|Graphene, a single layer of carbon atoms, could be used for a variety of medical purposes.--Courtesy of Graphene Flagship|
The European Union is betting heavily on graphene, a potential material of the future with several med tech applications, via a €1 billion ($1.3 billion) research fund dubbed the Graphene Flagship.
The material could form drug delivering drones powered by a spinning tail that is similar to a sperm's, according to Graphene Flagship-funded researcher Kosta Kostarelos of the U.K.'s University of Manchester. "If you design this self-propelling vehicle, and you get in front of a cell you want to transfer therapeutic materials into, how would you do it?" Kostarelos told Bloomberg. "Can graphene slide through a cell's plasma membrane? The answer is yes."
In the article Kostarelos said he is "trying to design vehicles that you can inject in the bloodstream or eyeball or spinal cord or in the brain, to try and get to a particular diseased cell population, so you don't create collateral damage." His team is studying the effects of graphene upon the body, especially the kidneys, to ensure the safety of the potential in vivo medical devices of the future.
Royal Philips ($PHG), best known for its imaging devices, is among the companies receiving EU funding for graphene research, according to Bloomberg.

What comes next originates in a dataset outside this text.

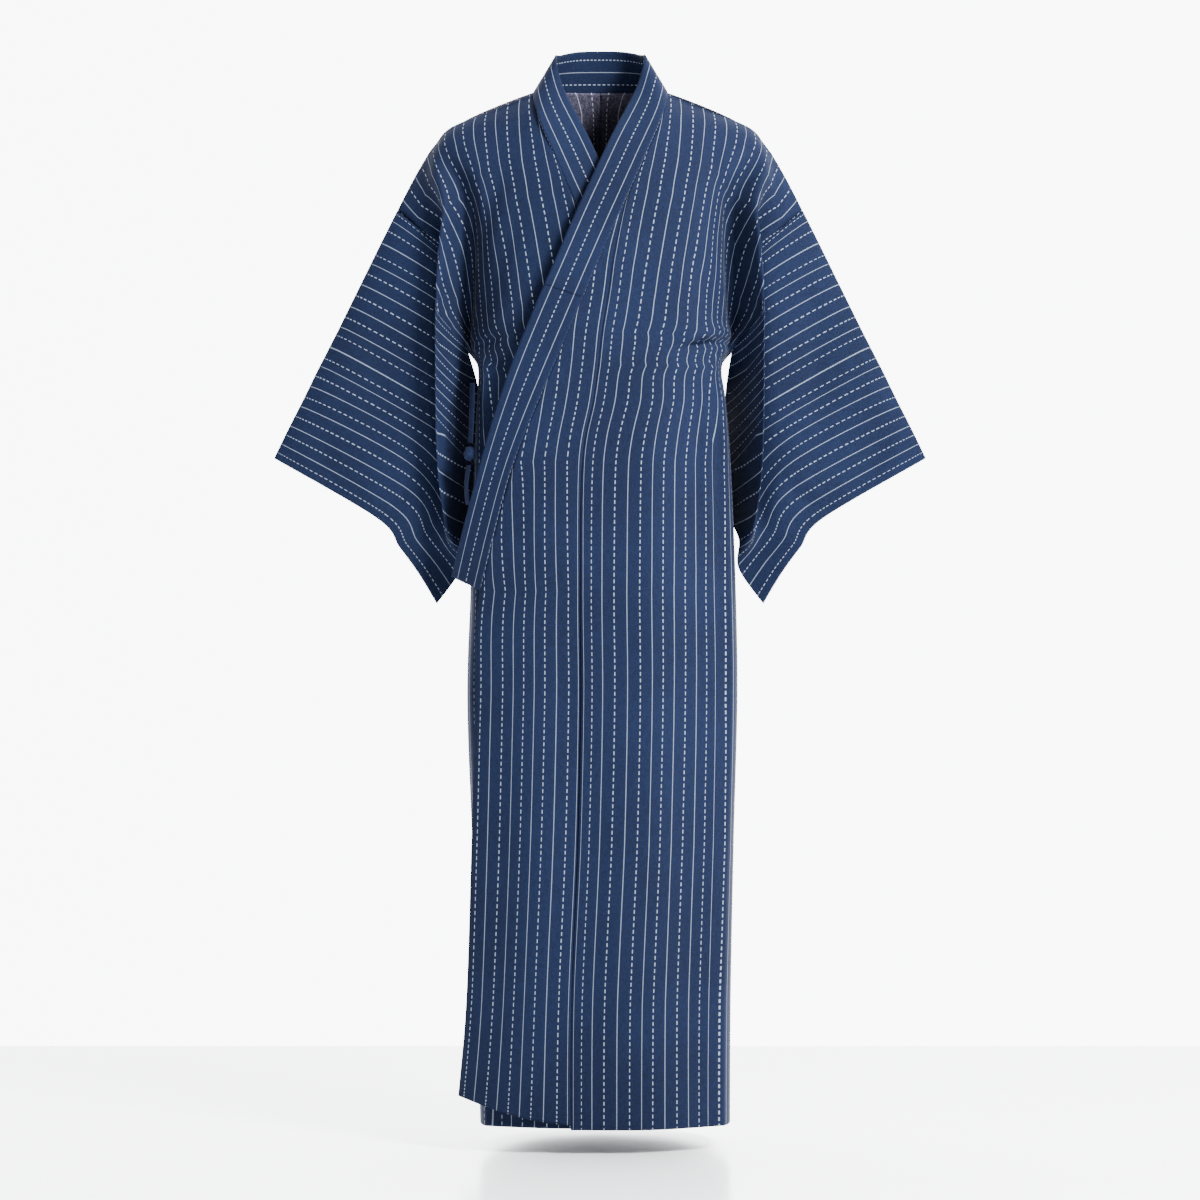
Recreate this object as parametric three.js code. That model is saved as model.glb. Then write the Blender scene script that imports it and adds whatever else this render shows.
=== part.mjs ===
// A cotton yukata robe, worn shape, hollow: every piece of cloth is a thin lofted sheet.
// Frame: +X is the wearer's left, -Y is the front, +Z is up, origin at the neck hole's middle.
import * as THREE from 'three';
import { mergeVertices } from 'three/addons/utils/BufferGeometryUtils.js';

// ---- Driving sizes, mm ----
const CLOTH = 1.6; // wall of one layer
const BAND = 2.6; // the doubled collar band
const SEAM = 0.4; // each piece stops this far short of a seam line
const LAYER = 15; // the under front lies this far behind the outer one
const SLEEVE_BOTTOM_GAP = 0.7; // half the opening kept along a sleeve's bottom seam
const FOOT_IN = { left: 0, right: 7 }; // the right sleeve's foot hangs closer, by the narrower hip
const ARM_GAP = 3.4; // the sleeve starts this far from the armhole line, round its folds
const FOLD_GAP = 0.9; // half the gap where a front and a back meet on the shoulder line
const COLLAR_GAP = 3; // the outer overlap stops this far short of the slanting collar

const NAVY = { color: 0x26365c, roughness: 0.9, metalness: 0.0 };
const NAVY_BAND = { color: 0x22325a, roughness: 0.88, metalness: 0.0 };
const NAVY_TIE = { color: 0x1f2c4e, roughness: 0.9, metalness: 0.0 };

// Height of the shoulder line, by distance from the middle.
const SHOULDER = [
  { x: 0, z: 6 }, { x: 88, z: 6 }, { x: 136, z: -15 }, { x: 181, z: -31 }, { x: 203, z: -42 },
  { x: 222, z: -62 }, { x: 234, z: -77 }, { x: 300, z: -205 }, { x: 450, z: -500 },
];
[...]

South Korea's Samsung is among the corporate leaders in the arena. Graphene-based foldable touchable screens are under development, Bloomberg says.
The EU touts the fund as a means of commercializing European research. Asians and Americans have successfully commercialized other European ideas like the MP3 and World Wide Web, the article points out. But the U.S. is interested in graphene, too. The National Science Foundation, Department of Energy and Department of Defense are all studying the material. And the National Institutes of Health just funded research to create a synthetic nanopore from graphene to allow faster DNA detection.
Graphene's unique properties include its strength, conductivity, and perhaps most importantly, its width of just one atom, making it a 2-D structure. The molecule consists of sheets of solely carbon atoms arranged in a hexagonal structure.